Di

Gianni Rusconi

 

Lo sviluppo della robotica e dell’intelligenza artificiale renderà obsoleta una larga parte del lavoro umano, eliminando alcune professionalità e creandone di nuove. Solo una provocazione ricorrente? No, semmai una tendenza che da teoria sta prendendo, lentamente, i connotati di una realtà ineluttabile. Della questione se ne è parlato al Bip Future Forum 2017 con un ospite d’eccezione quale Martin Ford, celebre futurologo statunitense e autore di “The Rise of the robots”. Il suo secondo libro è stato da poco pubblicato in Italia dalla casa editrice Il Saggiatore (con il titolo «Il futuro senza lavoro»).

«Il futuro è domani e non più a 5 o 10 anni ed è quello che stiamo dicendo e spiegando alle aziende», ha detto in sede di presentazione Fabio Troiani, co-fondatore e amministratore delegato di Bip. «Entro pochi anni il lavoro in azienda sarà reso più efficiente dal contributo di software virtuali e robot fisici dotati di una propria creatività, curiosità, capacità di apprendere ed educare a loro volta. Fondamentale sarà quindi il ruolo di professionisti umani specializzati nel controllo di queste e altre tecnologie a rapida evoluzione e anche noi amministratori delegati dobbiamo chiederci come cambierà il nostro mestiere». La rivoluzione non è dunque alle porte ma è già iniziata e chiama i manager a rivedere in modo radicale i modelli di gestione attraverso i quali guidare le aziende.

«Nei prossimi anni – ha infatti esordito Ford, che già nel 2009 prefigurava gli effetti sul lavoro umano dei robot con il sui primo libro, “Lights in the tunnel” – assisteremo a benefici sorprendenti per tutta l’umanità. I recenti progressi dell’intelligenza artificiale e della robotica ci fanno immaginare che nei prossimi decenni assisteremo ad avanzamenti stupefacenti; queste innovazioni tecnologiche renderanno certamente più efficiente e meno costosa la produzione di beni e servizi di tutti i tipi, ma si concretizzerà anche il rischio di una disoccupazione di massa. Servono quindi nuove politiche sociali per affrontare questa sfida, per esempio l’implementazione di misure totalmente innovative come il reddito di cittadinanza universale».

Un assunto forte, che ben sintetizza le potenzialità “disruptive” delle nuove tecnologie e che trova concretezza, soprattutto, nel mondo delle fabbriche, dove lavorano centinaia di migliaia di persone. L’industria, secondo la teoria di Ford, è l’universo dove si può scorgere in modo più nitido l’esistenza di un lato negativo del progresso, che vedrà un gran numero di lavoratori essere sostituito dalle macchine.

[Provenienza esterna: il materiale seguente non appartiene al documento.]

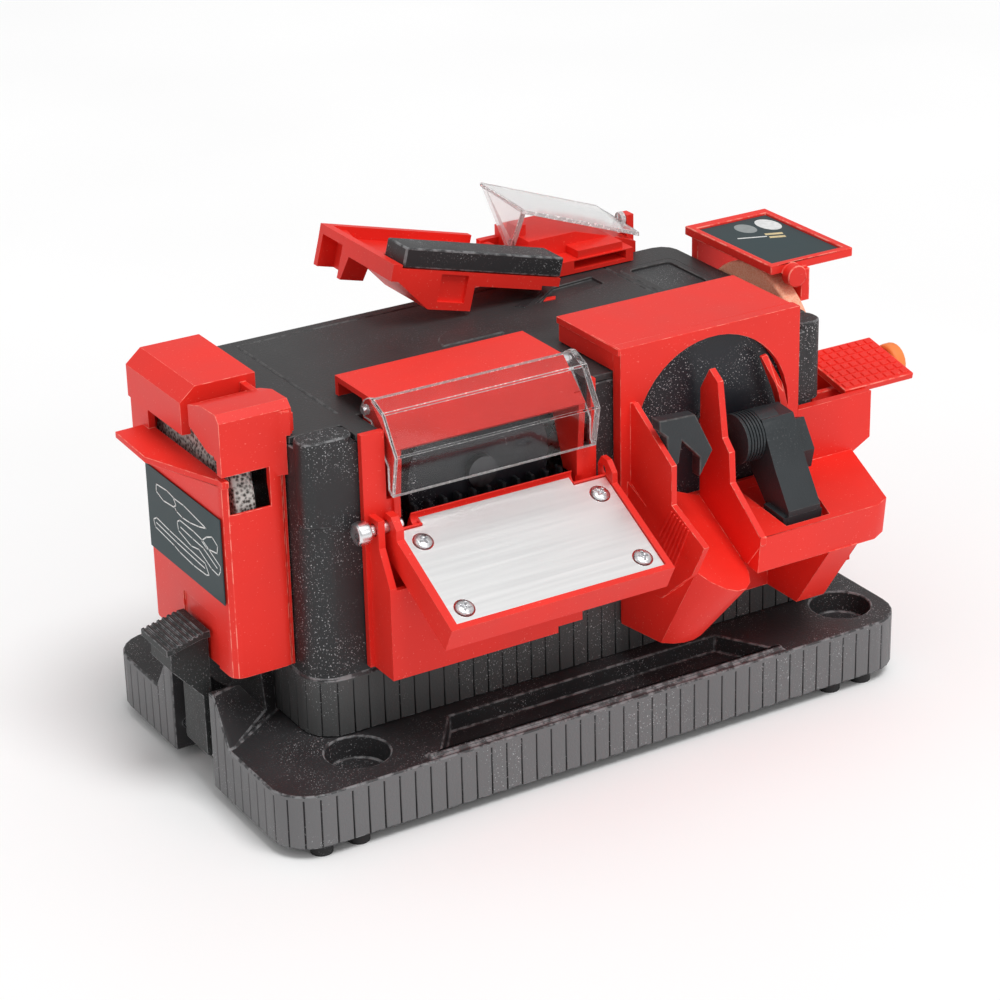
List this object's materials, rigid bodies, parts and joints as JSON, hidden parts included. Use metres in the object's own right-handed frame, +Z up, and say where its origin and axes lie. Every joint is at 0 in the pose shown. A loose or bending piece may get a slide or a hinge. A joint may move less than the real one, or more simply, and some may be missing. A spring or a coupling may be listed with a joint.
{
  "type": "drill bit sharpener",
  "caption": "Bench sharpener with knife, chisel, drill and side stations driven by one motor, with clear visors, a sloping steel rest and rubber feet.",
  "frame": {"origin": "under the middle of the whole machine, on the surface the feet stand on", "axes": "+X to the right along the front, +Y to the back, +Z up"},
  "size_m": [0.3606, 0.2184, 0.1984],
  "materials": {
    "red_plastic": "fine satin moulding",
    "black_plastic": "speckled satin moulding",
    "grey_plastic": "satin moulding",
    "rubber": "matt",
    "steel": "brushed",
    "copper": "wound wire",
    "grit": "rough abrasive",
    "pink_stone": "rough abrasive",
    "clear_plastic": "clear, polished",
    "slate_label": "printed film",
    "orange_plastic": "satin moulding"
  },
  "bodies": {
    "machine": {"base_plate": "black_plastic", "bearing_left": "steel", "bearing_plate": "steel", "bearing_right": "steel", "chisel_bearing": "steel", "chisel_housing": "red_plastic", "cord_gland": "rubber", "drill_bearing": "steel", "drill_housing": "red_plastic", "drill_v_block": "black_plastic", "foot_front_left": "rubber", "foot_front_right": "rubber", "foot_rear_left": "rubber", "foot_rear_right": "rubber", "knife_label": "slate_label", "knife_module": "red_plastic", "lever_pin": "steel", "lever_spring": "steel", "main_housing": "black_plastic", "motor_stator": "copper", "rear_bearing": "steel", "rear_housing": "red_plastic", "right_guard": "red_plastic", "right_label": "slate_label", "switch_bezel": "black_plastic", "top_cover": "grey_plastic", "tray_bolt": "steel", "visor_pin_left": "steel", "visor_pin_right": "steel"},
    "shaft": {"motor_shaft": "steel", "left_wheel": "grit", "right_wheel": "pink_stone", "left_nut": "steel", "right_nut": "steel", "shaft_gear_chisel": "steel", "shaft_gear_drill": "steel"},
    "chisel_drive": {"chisel_spindle": "steel", "chisel_disc": "grit", "chisel_spindle_gear": "steel"},
    "drill_drive": {"drill_spindle": "steel", "drill_disc": "grit", "drill_spindle_gear": "steel"},
    "rear_drive": {"rear_spindle": "steel", "rear_disc": "grit", "rear_spindle_gear": "steel"},
    "release": {"release_lever": "grey_plastic"},
    "visor": {"chisel_visor": "clear_plastic"},
    "tray": {"chisel_tray": "red_plastic", "steel_plate": "steel", "plate_screw_1": "steel", "plate_screw_2": "steel", "plate_screw_3": "steel", "plate_screw_4": "steel"},
    "guide": {"drill_guide": "black_plastic"},
    "side_tray": {"right_tray": "red_plastic"},
    "knob": {"clamp_knob": "orange_plastic"},
    "back_visor": {"rear_visor": "clear_plastic"},
    "back_rest": {"rear_rest": "red_plastic", "rear_bar": "black_plastic"},
    "rocker": {"switch_rocker": "red_plastic"}
  },
  "joints": [
    {"name": "shaft_spin", "type": "hinge", "parent": "machine", "child": "shaft", "pos_m": [-0.01475, 0.0082, 0.1295], "axis": [1, 0, 0], "continuous": true},
    {"name": "chisel_spin", "type": "hinge", "parent": "machine", "child": "chisel_drive", "pos_m": [-0.04675, 0.0082, 0.1295], "axis": [0, 1, 0], "continuous": true},
    {"name": "drill_spin", "type": "hinge", "parent": "machine", "child": "drill_drive", "pos_m": [0.06125, 0.0082, 0.1295], "axis": [0, 1, 0], "continuous": true},
    {"name": "rear_spin", "type": "hinge", "parent": "machine", "child": "rear_drive", "pos_m": [0.06125, 0.0082, 0.1295], "axis": [0, 1, 0], "continuous": true},
    {"name": "release_turn", "type": "hinge", "parent": "machine", "child": "release", "pos_m": [-0.15875, -0.0018, 0.017], "axis": [0, -1, 0], "range_deg": [0, 10], "stiffness_Nm_per_rad": 0.3, "springref_deg": -11.46},
    {"name": "visor_lift", "type": "hinge", "parent": "machine", "child": "visor", "pos_m": [-0.04675, -0.0361, 0.1654], "axis": [-1, 0, 0], "range_deg": [0, 60]},
    {"name": "tray_angle", "type": "hinge", "parent": "machine", "child": "tray", "pos_m": [-0.04475, -0.0558, 0.122], "axis": [1, 0, 0], "range_deg": [-3, 1.9]},
    {"name": "guide_feed", "type": "slide", "parent": "machine", "child": "guide", "axis": [0, 0.9942, 0.108], "range_m": [-0.0025, 0.0008]},
    {"name": "side_tray_angle", "type": "hinge", "parent": "machine", "child": "side_tray", "pos_m": [0.14625, -0.0358, 0.1245], "axis": [1, 0, 0], "range_deg": [-3, 3]},
    {"name": "knob_turn", "type": "hinge", "parent": "side_tray", "child": "knob", "pos_m": [0.17525, -0.0288, 0.1235], "axis": [1, 0, 0], "range_deg": [-90, 90]},
    {"name": "back_visor_lift", "type": "hinge", "parent": "machine", "child": "back_visor", "pos_m": [0.07025, 0.0862, 0.173], "axis": [-1, 0, 0], "range_deg": [0, 10]},
    {"name": "back_rest_lift", "type": "hinge", "parent": "machine", "child": "back_rest", "pos_m": [0.04125, 0.0822, 0.168], "axis": [0, 1, 0], "range_deg": [0, 9]},
    {"name": "switch_rock", "type": "hinge", "parent": "machine", "child": "rocker", "pos_m": [-0.08975, 0.0702, 0.086], "axis": [1, 0, 0], "range_deg": [0, 14]}
  ],
  "couplings": [
    {"joint": "chisel_spin", "follows": "shaft_spin", "ratio": 1},
    {"joint": "drill_spin", "follows": "shaft_spin", "ratio": 1},
    {"joint": "rear_spin", "follows": "shaft_spin", "ratio": -1}
  ]
}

«Stiamo entrando in un’era completamente nuova – ha detto ancora Ford alla numerosa platea intervenuta a Milano – e la tecnologia è la base del cambiamento, lo è attraverso componenti che la rendono oggi molto diversa dal recente passato: la sua esponenziale maggiore capacità di elaborazione delle informazioni, la superiore potenza computazionale e la capacità cognitiva dei sistemi». Il futurologo americano usa non a caso l’espressione «general purpose» per rimarcare l’eccezionale versatilità della tecnologia nel rispondere a una composita classe di problemi e identifica nell’intelligenza artificiale il punto focale della sfida, la chiave del cambiamento.

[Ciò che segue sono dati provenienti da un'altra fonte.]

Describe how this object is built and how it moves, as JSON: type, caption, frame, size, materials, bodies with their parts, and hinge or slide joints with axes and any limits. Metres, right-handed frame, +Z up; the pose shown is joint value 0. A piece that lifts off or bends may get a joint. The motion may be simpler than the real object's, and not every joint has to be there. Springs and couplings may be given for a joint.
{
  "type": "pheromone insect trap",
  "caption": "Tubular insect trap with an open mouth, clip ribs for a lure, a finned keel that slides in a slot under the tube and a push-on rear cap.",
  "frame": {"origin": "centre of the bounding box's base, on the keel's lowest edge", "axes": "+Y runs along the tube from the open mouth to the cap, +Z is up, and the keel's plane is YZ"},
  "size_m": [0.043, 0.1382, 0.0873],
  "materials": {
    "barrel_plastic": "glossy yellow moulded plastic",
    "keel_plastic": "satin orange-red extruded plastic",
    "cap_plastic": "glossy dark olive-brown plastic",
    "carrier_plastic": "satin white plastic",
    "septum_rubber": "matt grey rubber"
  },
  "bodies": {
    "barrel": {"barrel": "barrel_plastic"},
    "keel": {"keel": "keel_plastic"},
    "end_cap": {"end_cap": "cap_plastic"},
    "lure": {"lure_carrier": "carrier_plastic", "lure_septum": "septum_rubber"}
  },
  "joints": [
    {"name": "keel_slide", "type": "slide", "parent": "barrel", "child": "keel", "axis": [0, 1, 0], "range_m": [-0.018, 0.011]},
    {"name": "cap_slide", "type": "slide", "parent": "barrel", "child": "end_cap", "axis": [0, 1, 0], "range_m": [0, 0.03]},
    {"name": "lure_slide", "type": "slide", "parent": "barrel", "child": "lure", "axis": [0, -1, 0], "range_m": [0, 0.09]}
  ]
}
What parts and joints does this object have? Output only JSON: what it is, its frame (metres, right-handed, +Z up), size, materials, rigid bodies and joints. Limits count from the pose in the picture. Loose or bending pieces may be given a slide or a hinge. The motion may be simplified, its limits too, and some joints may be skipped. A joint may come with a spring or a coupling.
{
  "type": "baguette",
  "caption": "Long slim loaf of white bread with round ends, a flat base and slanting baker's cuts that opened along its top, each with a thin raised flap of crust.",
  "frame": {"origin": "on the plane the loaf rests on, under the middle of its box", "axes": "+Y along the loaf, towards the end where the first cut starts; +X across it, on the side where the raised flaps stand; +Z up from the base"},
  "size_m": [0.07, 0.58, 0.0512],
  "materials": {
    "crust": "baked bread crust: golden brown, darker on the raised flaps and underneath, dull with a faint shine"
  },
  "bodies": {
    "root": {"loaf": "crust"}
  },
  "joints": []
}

«Le grandi aziende californiane stanno investendo pesantemente nel deep learning, nella capacità di apprendimento delle macchine, e i progressi sono velocissimi». Anche per questo assisteremo a un cambiamento «che arriverà ovunque e tutto assieme, e che avrà un impatto di enormi proporzioni». Nel 2014, come ha ricordato l’esperto attraverso alcuni numeri, l’80% delle occupazioni censite negli Stati Uniti esistevano già nel 1914, il restante 20% erano nuove e solo il 10% dei lavoratori era impiegato in nuove professioni. In futuro questo scenario sarà fortemente impattato dalla nascita di nuove professionalità che diventeranno ricercate e ambite rispetto a credenziali che Ford identifica in modo preciso: «Vinceranno le competenze non ripetitive, le capacità di poter avere interconnessioni sofisticate e di saper creare cose utili e non prevedibili. Assisteremo alla creazione di nuovi lavori, ma per sostenerne lo sviluppo serviranno dinamiche di incentivi e programmi di productivity development».

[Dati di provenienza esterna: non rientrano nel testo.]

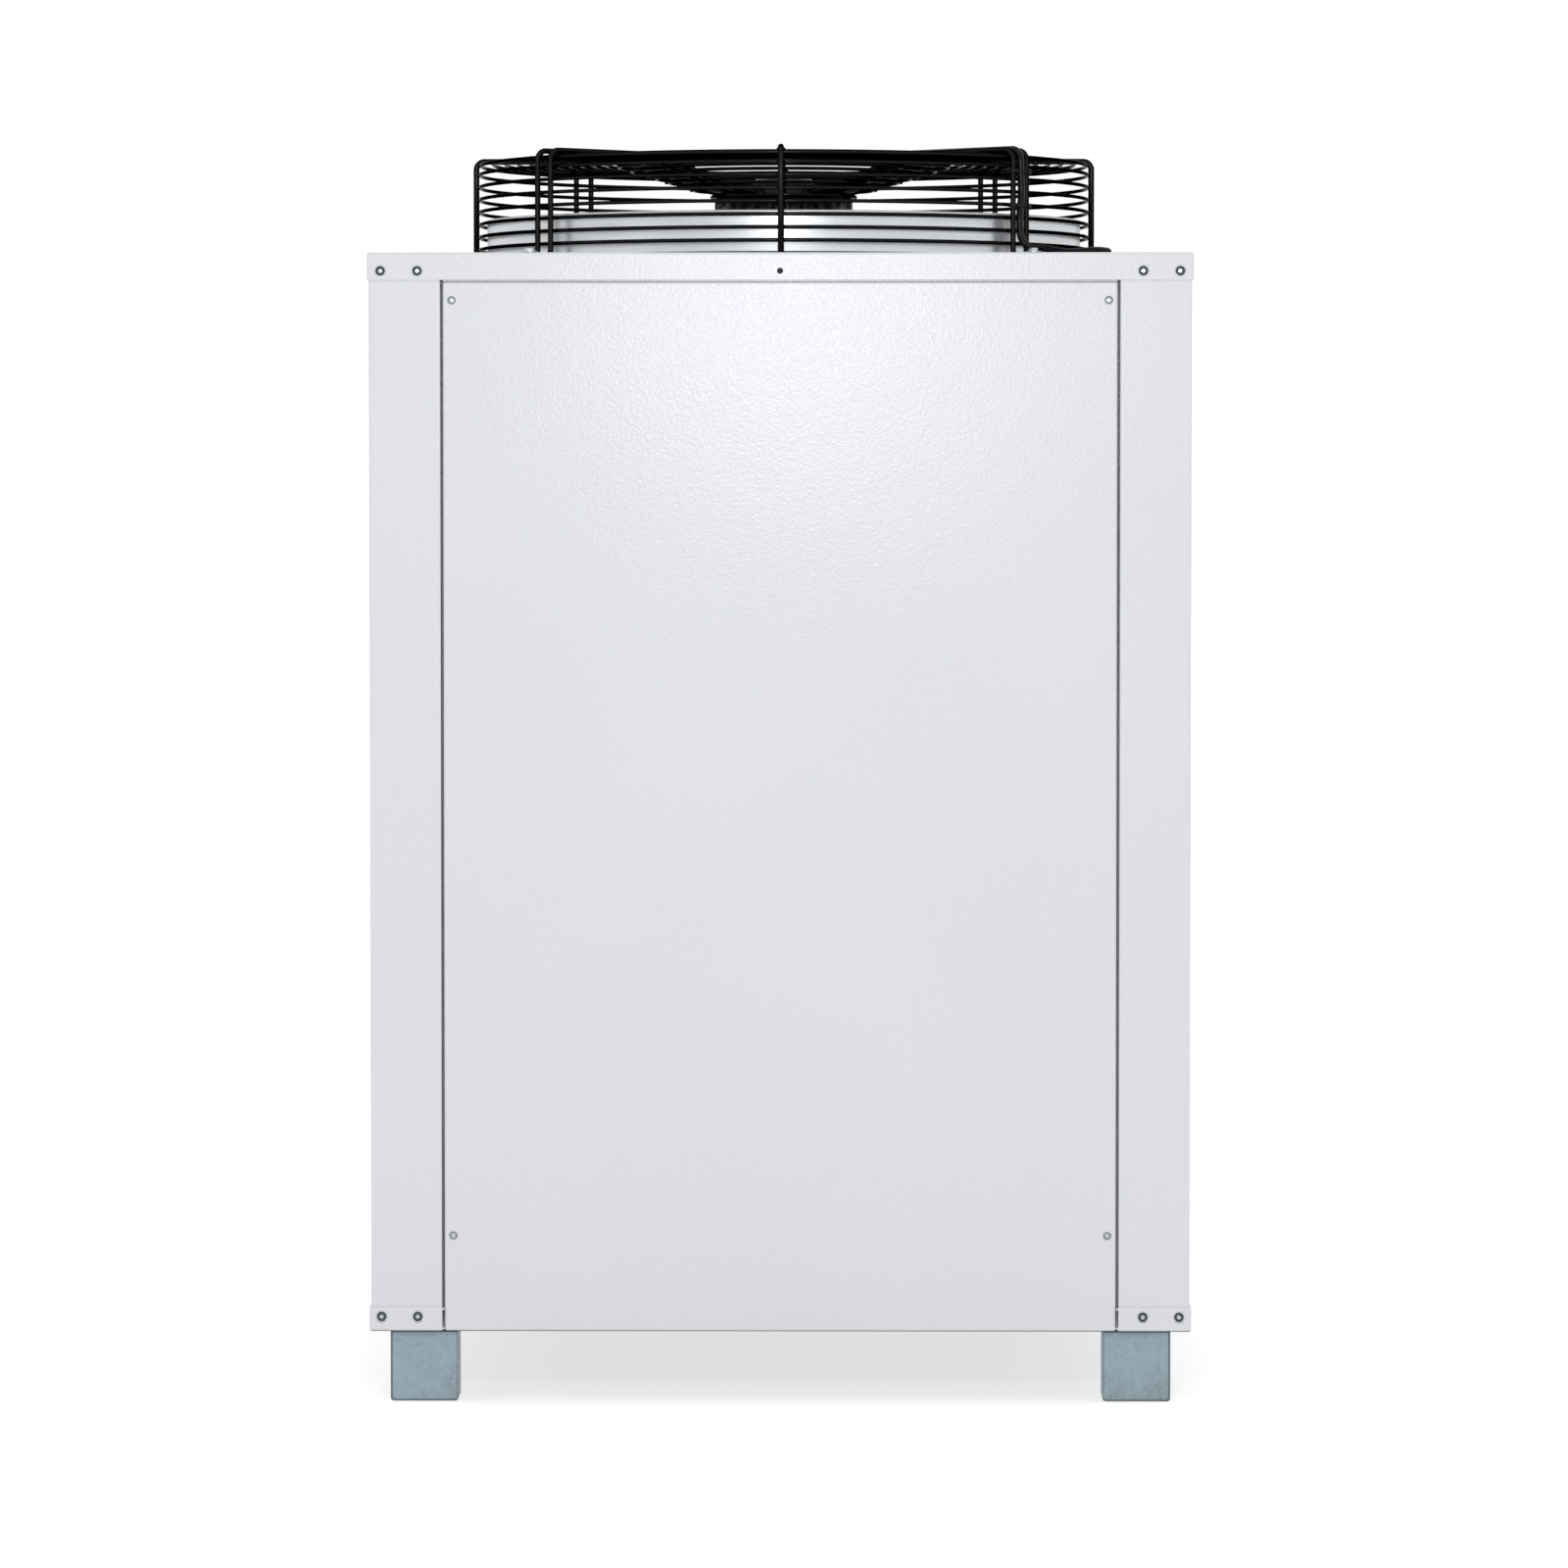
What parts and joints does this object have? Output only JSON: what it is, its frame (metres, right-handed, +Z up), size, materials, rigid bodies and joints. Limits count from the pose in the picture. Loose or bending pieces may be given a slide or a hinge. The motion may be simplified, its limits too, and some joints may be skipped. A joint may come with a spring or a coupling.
{
  "type": "air-cooled water chiller",
  "caption": "Square sheet-steel chiller cabinet on folded feet, with side coils and an axial roof fan in a collar under a wire basket guard.",
  "frame": {"origin": "floor level under the centre of the cabinet, on the fan's axis", "axes": "+Z up along the fan's axis, -Y towards the front panel, +X to the right seen from the front"},
  "size_m": [0.85, 0.85, 1.3087],
  "materials": {
    "cabinet_paint": "off-white structured powder coat",
    "galvanised_steel": "dull galvanised sheet",
    "collar_sheet": "bright galvanised sheet",
    "black_wire": "glossy black coating on steel wire",
    "fan_black": "satin black moulded blades",
    "motor_black": "textured black paint",
    "coil_fins": "bare aluminium fins",
    "brass": "plain turned brass",
    "black_rubber": "black cable sheath and gland"
  },
  "bodies": {
    "cabinet": {"roof_tray": "cabinet_paint", "post_fl": "cabinet_paint", "post_fr": "cabinet_paint", "post_bl": "cabinet_paint", "post_br": "cabinet_paint", "base_tray": "cabinet_paint", "front_panel": "cabinet_paint", "back_panel": "cabinet_paint", "side_panel_left": "cabinet_paint", "side_panel_right": "cabinet_paint", "water_inlet": "brass", "water_outlet": "brass", "mains_grommet": "black_rubber", "deck": "galvanised_steel", "coil_frame_left": "galvanised_steel", "coil_frame_right": "galvanised_steel", "coil_left": "coil_fins", "coil_right": "coil_fins", "foot_fl": "galvanised_steel", "foot_fr": "galvanised_steel", "foot_bl": "galvanised_steel", "foot_br": "galvanised_steel", "fan_collar": "collar_sheet", "guard_rings": "black_wire", "guard_strut_fl": "black_wire", "guard_strut_fr": "black_wire", "guard_strut_bl": "black_wire", "guard_strut_br": "black_wire", "motor_plate": "black_wire", "motor_cover": "motor_black", "motor_stator": "motor_black", "fan_cable": "black_rubber", "cable_gland": "black_rubber"},
    "fan": {"fan_rotor": "fan_black"}
  },
  "joints": [
    {"name": "fan_spin", "type": "hinge", "parent": "cabinet", "child": "fan", "pos_m": [0, 0, 1.1892], "axis": [0, 0, 1], "continuous": true}
  ]
}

La tecnologia viene eletta a strumento per migliorare la nostre capacità cognitive: «Più saremo e più innoveremo, perchè esiste una diretta correlazione fra aumento demografico e capacità di inventare». E in tal senso si spiega perché i governi, secondo il visionario ex piccolo imprenditore della Silicon Valley, avranno un ruolo molto critico in questo processo di trasformazione.